Dans cette situation, l’action
gouvernementale deviendra une sorte d’euphorie de jouissance personnelle, clanique et familiale. Toutes les
promesses de campagne seraient oubliées au profit des intérêts individualistes
et cupides. Mutatis mutandis pour les
parlementaires du Parti qui, aujourd’hui, ne sont pas suffisamment outillés
dans la compréhension des réformes juridiques qui se font actuellement dans les
domaines prioritaires qui pourraient jouer le rôle d’amplification dans la
gestion des affaires publiques.

Par manque de la maîtrise des
dossiers techniques, les partis politiques aujourd’hui ne sont pas en mesure de
prendre des positions aussi techniques capables de coincer le pouvoir en place.
Ils se complaisent dans les généralités
qui ne permettent pas de faire avancer résolument les affaires de l’Etat.
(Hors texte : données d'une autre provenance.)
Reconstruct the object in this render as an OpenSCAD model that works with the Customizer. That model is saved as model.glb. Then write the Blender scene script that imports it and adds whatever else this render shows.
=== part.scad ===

Cette
faiblesse caractérise l’opposition dans son ensemble. Par exemple, lors du
débat sur le choix du scrutin, le Gouvernement avait donné entre autre, la
raison de l’insuffisance des moyens pour le budget électoral. Aucun Parti n’ a
réuni ses experts pour réfléchir sur le budget que coûterait réellement les
élections. L’opposition disait seulement qu’elle n’était pas d’accord avec le
scrutin à un tour sans donner un argument statistique sur le budget alternatif
y relatif.

Pourtant, le budget demandé
actuellement par la CEI est de loin supérieur à celui de 2006 soit 500 millions
$US contre 700 millions $US réclamé aujourd’hui. Et pourtant, le scrutin du
hier comprenait deux tours avec environ 9.000 centres d’inscription ou centres
d’enrôlement pour un montant nous l’avons dit de 500 millions de dollars
américains. Ces centres ont été revus à la baisse aujourd’hui, soit environ
2000 pour un montant paradoxal de 702 millions de dollars américains. On
comprend que, lorsque les bureaux d’inscription augmentent, il y a diminution
du budget et lorsque ces centres diminuent, il y a augmentation du budget. Ce
qui est anormal. Il est fort possible
que la CEI ait gonflé et manipulé les chiffres à la hausse pour des raisons
inavouées. Il fallait donc un travail de contre expertise pour mieux
appréhender la réalité. Et l’opposition aurait pu faire ce travail en amont
pour proposer et opposer au Parlement, un projet du budget alternatif contraire
mais convaincant par rapport à celui de la CEI qui est visiblement assez
fragile à casser. Chose qui n’a pas été faite.

A cette allure , la
responsabilité dévolue aux partis politiques risque de ne pas être atteinte et
le défi de lutte contre la pauvreté serait un leurre démagogique. On ne sait pas après combien de temps, les partis
politiques vont professionnaliser leur façon de travailler pour être réellement
au service de la population. 

Cette attitude de la classe
politique congolaise risque de ressembler à la situation du Burkina-Faso à
l’époque de la Révolution pilotée par le Capitaine Thomas Sankara et ses
compagnons. Le président Sankara avait une vision de la gestion de la
République et savait où il voulait amener son pays, à la différence de la
plupart de ses Compagnons qui avaient une autre vision, celle de s’enrichir à
l’instar des anciens régimes. La résistance du Président à cette dynamique a
entraîné son assassinat par ses proches, parce qu’il y avait une divergence
d’intérêts. La révolution s’est éteinte et les gens ont trouvé leur compte au
détriment de tout un peuple dont l’espérance a été volatilisée.